Plaintiff next argues that even if DOE’s purported decision to not include the Properties as part of the Mill processing site was in fact a designation, it was not a designation “made,” but a designation “not made,” and therefore § 7912(d) is inapplicable. I disagree. While facially appealing, plaintiffs argument fails upon closer inspection. To begin with, to read § 7912(d) in such a constrained manner would be to ignore the reality that any decision to take an affirmative action necessarily is a decision to
not
take its inverse.
See, e.g.,
5 U.S.C. § 551(13) (defining “agency action” under the APA to include not only affirmative actions taken, but also the “denial thereof’ and the “failure to act”). In the UMTRCA context, for example, a DOE decision to designate a given parcel of property as a processing site inherently includes a decision to
not
designate whatever property lies just outside the site’s boundaries. Moreover, where, as here, plaintiffs challenge is to a failure to include certain properties as vicinity properties after the initial designation of the processing site, the challenge is necessarily a challenge to the initial “designation made.” As discussed above, UMTRCA makes clear that the inclusion of a vicinity property as part of a processing site is not an isolated event, but rather is a component of the processing site’s designation, even if temporally separate. Plaintiffs distinction between designations “made” and designations “not made,” therefore, is illusory.

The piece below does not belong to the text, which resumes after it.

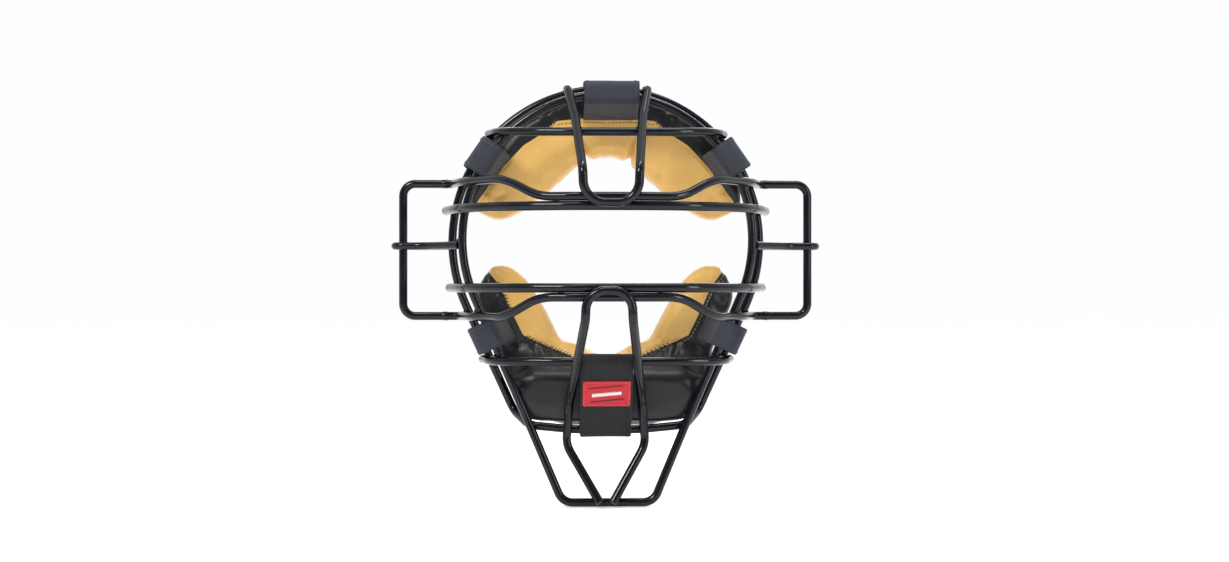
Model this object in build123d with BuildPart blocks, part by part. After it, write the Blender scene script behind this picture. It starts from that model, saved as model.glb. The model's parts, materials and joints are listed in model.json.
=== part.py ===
from build123d import *
import math
import os

# Baseball catcher's mask: a welded cage of coated wire, two foam pads behind it, and six
# hook-and-loop tabs that hold the pads on the cage.
#
# Frame: millimetres, +Z up and -Y forwards, away from the wearer's face. X = 0 is the plane
# of symmetry and Y = 0 is the plane of the rear ring. Z = 0 is the height of the lower eye bar.

# ---------------------------------------------------------------- driving dimensions
RING_WIRE = 6.2             # diameter of the ring, wing and ear guard wires
EYE_WIRE = 6.6              # diameter of the two eye bars
LOOP_WIRE = 6.4             # diameter of the forehead and nose loops
STRUT_WIRE = 5.6            # diameter of the ear guard struts

RING_CENTRE_Z = 33.0        # centre of the rear ring's round part
REAR_RING_R = 113.5
FRONT_RING_R = 105.0
FRONT_RING_Z = 34.5         # centre of the front ring's round part
RING_GAP = 30.0             # from the rear ring forwards to the front ring
REAR_LEAN = 24.4            # degrees that the rear ring's straight legs lean in
FRONT_LEAN = 23.3           # degrees that the throat legs lean in
CHIN_Y = -24.0              # plane of the chin arc
CHIN_Z = -103.5             # height of the chin arc's middle
THROAT_Y = -38.0            # plane of the throat bar
THROAT_Z = -155.0           # height of the throat bar

EYE_FRONT_Y = -95.0         # foremost line of the eye bars
UPPER_EYE_Z = 56.2
LOWER_EYE_Z = -0.6
WING_STEP = 6.45            # from an eye bar to the wing bar welded beside it
UPPER_WING_Z = 76.2         # height of the upper wing bar's flat outer part
LOWER_WING_Z = -21.4
BROW_Z = 110.0
BROW_Y = -59.8
CHIN_BAR_Z = -53.2
CHIN_BAR_Y = -57.4
NOSE_SHIFT = -1.4           # the nose loop and the chin tab sit a little off the middle
LOOP_Y = -101.7             # plane in which both loops cross the doubled bars

GUARD_X = 150.0             # vertical bar of an ear guard
GUARD_Y = 4.0
GUARD_START_X = 118.4       # where the ear guard is butted to the wing bars
GUARD_BEND_R = 9.0
STRUT_Z = 30.2

PAD_FRONT_Y = 3.7           # the pads lie just behind the rear ring
PAD_BACK_Y = 38.0
PAD_INSET = 2.5             # the pads' outer wall, inside the rear ring's centre line
SKIN = 1.5                  # thickness of the vinyl cover and of the leather lining
COVER_DEPTH = 26.0          # how far back the vinyl covers the outer wall
SEAM_R = 94.5               # seam between vinyl and leather on the upper pad
BULGE_Y = -26.2             # front of the chin cup

TAB_THICK = 2.0
SIDE_TAB_WIDTH = 25.5
LOWER_TAB_WIDTH = 20.5
TOP_TAB_WIDTH = 40.0
TOP_TAB_SHIFT = 3.0         # the top tab sits a little to the wearer's left of the middle
CHIN_TAB_WIDTH = 37.0
SIDE_TAB_ANGLE = 34.2       # degrees above the horizontal of the two upper side tabs
LOWER_TAB_Z = -38.0         # height of the two lower side tabs
TAIL_LENGTH = 25.0
TAIL_GAP = 1.5              # from a tab's end to the fold that its tail turns about
LABEL_WIDTH = 34.0
LABEL_HEIGHT = 22.0
LABEL_THICK = 0.8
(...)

See Sierra Club v. Edwards,
No. 81-1368, 1983 U.S. Dist. LEXIS 17625, at *9-10 (D.D.C. Apr. 18, 1983) (contrasting a challenge to the
rate
at which DOE was considering designations of vicinity properties, which § 7912(d) did not bar, with challenging the “appropriateness of designating
or refusing to designate
a particular location as a vicinity property” (emphasis added)). Accordingly, for the foregoing reasons, the plain language and structure of UMTRCA provide “clear and convincing evidence” that Congress intended to preclude judicial review over plaintiffs APA claim,
Abbott Labs.,
387 U.S. at 141, 87 S.Ct. 1507, and therefore the Court must, and will, dismiss it.
CONCLUSION
Thus, for all the foregoing reasons, the Court GRANTS defendants’ motion to dismiss plaintiffs APA claim. An appropriate Order will issue with this Memorandum Opinion.